Vector vs. SAP Yard Logistics: Which Fits Your Yard and Tech Stack?
8 min read
Key takeaways
- Both Vector and SAP manage the yard, but SAP Yard Logistics lives inside the SAP stack, while Vector runs standalone and connects to any ERP.
- Vector is a standalone logistics workflow execution platform that ties eBOL digitization, gate check-in, yard moves, dock scheduling, carrier connectivity, and document-driven billing into a unified environment.
- SAP Yard Logistics is a yard module for SAP enterprises, connecting the yard to SAP TM and EWM through a shared data model, with structured task planning, 3D yard visualization, and native yard settlement.
- Vector fits operations that need fast deployment, document-to-billing workflows, and ERP flexibility. SAP Yard Logistics fits operations already committed to S/4HANA that want the yard running natively inside the SAP stack.
Vector and SAP Yard Logistics both manage the yard, but they start from different assumptions. SAP Yard Logistics is built for companies already running SAP. It sits inside the SAP stack and ties the yard to SAP’s transportation and warehouse systems.

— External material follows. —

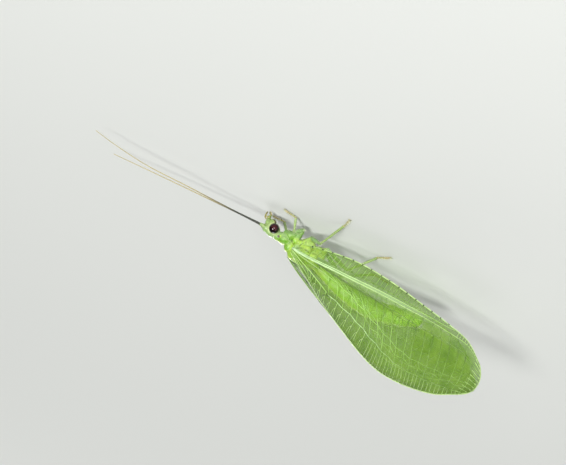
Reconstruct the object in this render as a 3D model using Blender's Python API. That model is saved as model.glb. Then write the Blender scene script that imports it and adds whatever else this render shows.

Vector runs on its own. It handles documents, the gate, the yard, and a carrier network, and connects to whatever systems a facility already uses.
Both systems handle dock scheduling, driver check-in, and yard tasks. The real difference lies in integration: SAP Yard Logistics is built to run natively within an existing SAP ecosystem. This piece compares where their capabilities overlap and where they differ.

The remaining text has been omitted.